Orleans United and other churches in Cobden, Renfrew, Cambridge, and Haliburton Ont.; Moncton, N.B.; and Lunenberg County, and Debert, N.S. have also requested his resignation. Southwood United, in Calgary, has asked that Mr. Phipps's home presbytery discipline the moderator for his remarks.

Governing elders at some Ottawa-area churches, like Dominion-Chalmers, MacKay, Parkdale, and Westboro, are also expected to formally discuss Mr. Phipps's views over the next month, and may adopt formal motions.

Other local congregations say they don't expect to take any official position on the controversy. Most have, however, discussed the moderator's views in Bible studies, through sermons, or during group study of a national church document, Reconciling and Making New: Who is Jesus for the World Today.

The 46-page study guide says many scholars now distinguish between the Jesus of history and the Christ of faith. "No historical investigation can achieve certainty about what the earthly Jesus said and did, let alone what his motives were ... In the end, the 'real Jesus' escapes all our nets," it says.

Rev. William Smith, of Emmanuel United, said, however, that he believes Jesus is God, that Jesus rose from the dead, and that Jesus is the way to God. "It's too bad you even have to ask ministers that," he said.

About 7 in 10 Canadians and more than eight in 10 active United Church members also believe in the divinity of Jesus, according to surveys by Reg Bibby, a sociologist of religion at the University of Lethbridge.

Ministers with 14 other churches said they too believe in the divinity of Jesus and his physical resurrection, but, like Mr. Phipps, many of these ministers had trouble agreeing that Jesus is the only way to God.

Rev. Brian Copeland, of Glen Cairn United, said "I have a Buddhist daughter, so that makes it a question for me because I would not want to say to you at some personal level that she is outside of God's love." Others, like Rev. Andrew Stirling, of Parkdale United, said "that's a complicated question. It would need some further explanation." Most would say only that "for Christians, Christ is the way to God."

Where once most Christians would have said that Christ is the only way to salvation, today even the Catechism of the Catholic Church now says that God himself can lead non-Christians to salvation in ways we do not understand.

Mr. Phipps's views received general support not only from Mr. Lougheed, but also from Rev. Sharon Moon, of First United; and Rev. Brian Cornelius, of Northwestern United. When asked if Jesus is God, Mr. Cornelius said he believes that "in the Christ story, we have a divine revelation of God." As for the resurrection, he said "Christ is present in our world today." When asked if he believes Jesus is the only way to God, he said "No."

Thirteen other local United Church ministers refused to discuss their views.

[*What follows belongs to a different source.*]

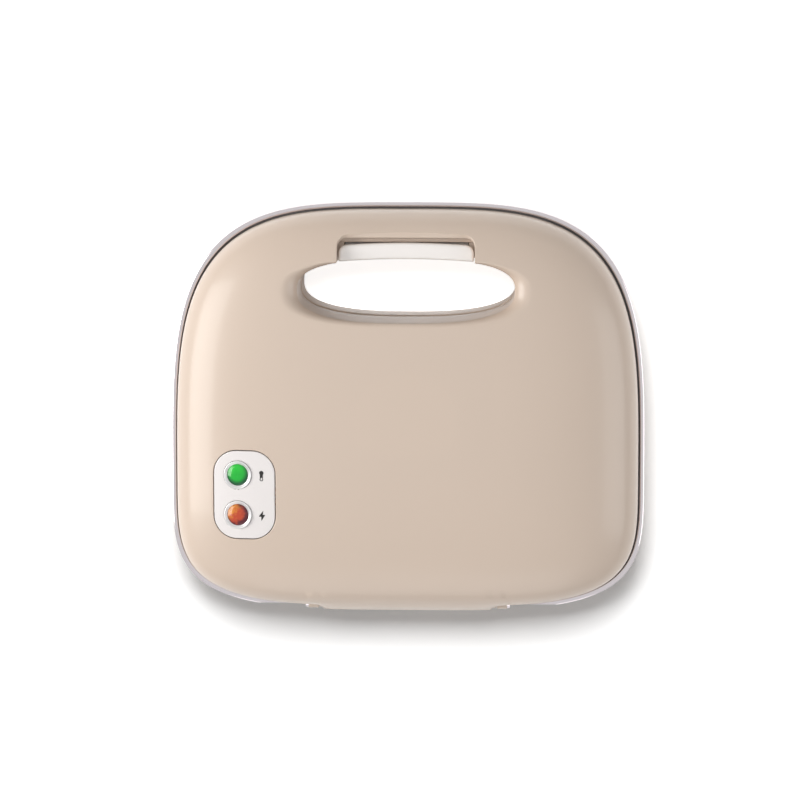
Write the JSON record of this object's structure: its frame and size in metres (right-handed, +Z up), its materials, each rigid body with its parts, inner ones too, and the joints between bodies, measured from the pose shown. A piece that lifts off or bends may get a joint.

Some of these 13 hinted they might hold conservative views. "When I was ordained, I made a pledge that my faith was encompassed within the United Church's statement of faith, and I have kept that pledge for 40 years," said Rev. Lloyd Ivany of Eastbrook United. At least one of the 13, Rev. Bill Jay of McLeod-Stewarton United, hinted at a somewhat different view, that Mr. Phipps should not be condemned.

Others who refused to discuss their personal views included Rev. Glen Stoudt, of Trinity United, who said questions such as the divinity of Christ and his resurrection are too complicated to be answered by a simple yes or no. Rev. Anne McKnight, of Queenswood United, refused to answer because "it will only prove divisive." Others, like Rev. Douglas Heard, of Woodroffe United, said his views are his business, not the public's.

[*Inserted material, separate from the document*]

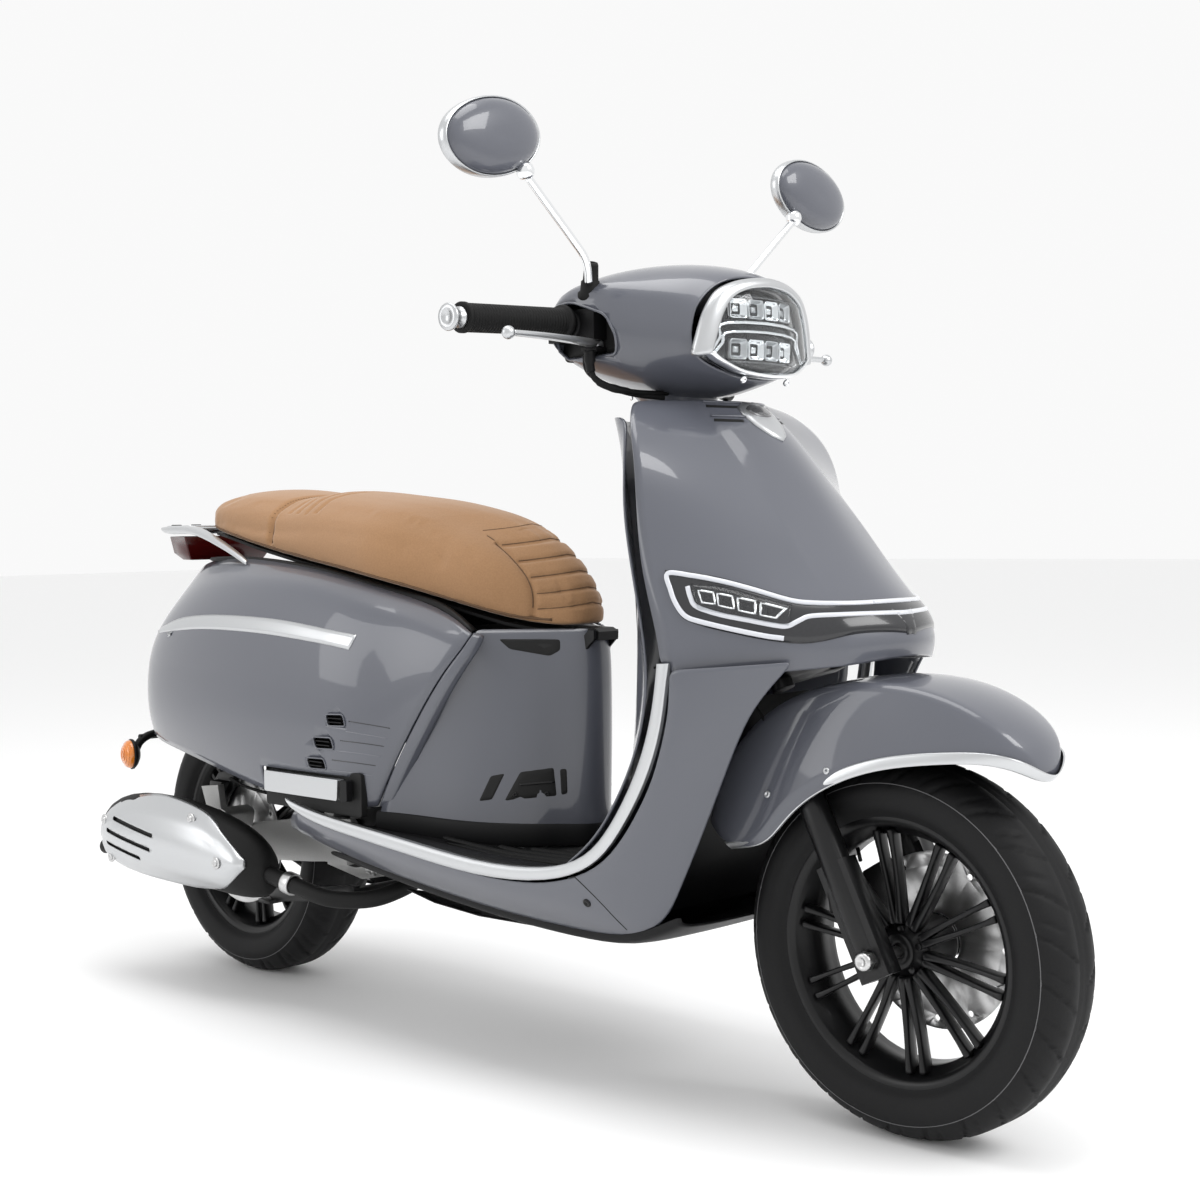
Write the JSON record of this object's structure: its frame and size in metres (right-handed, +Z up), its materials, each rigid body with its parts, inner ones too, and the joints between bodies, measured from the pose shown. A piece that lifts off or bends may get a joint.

The debate has stirred up strong emotions, and many ministers strongly criticized the Citizen. Rev. James Christie, of Southminster United, mocked the Citizen in his Sunday morning sermon, and held up a book titled Does God Tie His Own Shoes?, saying "This is the sort of thing they're discussing these days in the Citizen." In an interview, Mr. Christie said he thought the Citizen was "involved in mischief-making."

Rev. Karen Niven-Wigston, of Wesley United, said the Citizen's coverage of the debate is "sensationalist journalism at its worst."

A few ministers simply hung up on journalists seeking their views.

Ministers who said they believe that Jesus is divine and that he rose from the dead include: Rev. Dale Burkart, Merivale-Fallowfield; Allen Churchill, Dominion-Chalmers; Brian Copeland, Glen Cairn; Ann Durant, Bethany-Hawthorne; Don Boyd, at Knox United in Nepean; John Moor, Bell Street; William Smith, Emmanuel; Joe Burke, MacKay; Andrew Stirling, Parkdale; Jim Crighton, Westboro; Bob Lockhart, Rideau Park; Jim Christie, Southminster; T.K. Ng, Chinese United; Valerie Faye, Rothwell; Daniel Bogert-O'Brien, Barrhaven.

Local ministers who refused to comment on their personal views include: Anne McKnight, Queenswood; Grant Dillenbeck, Bells Corners; David Kai, Orleans; Lloyd Ivany, Eastbrook; Meade Baldwin, Kingsway; Bill Jay, McLeod-Stewarton; Karen Niven-Wigston, Wesley; Douglas Heard, Woodroffe; George Marr, Riverside; Sam Wigston, St. Paul's-Eastern; Glen Stoudt, Trinity; Camille Lipsett, Britannia; James Lee, of Carleton Memorial.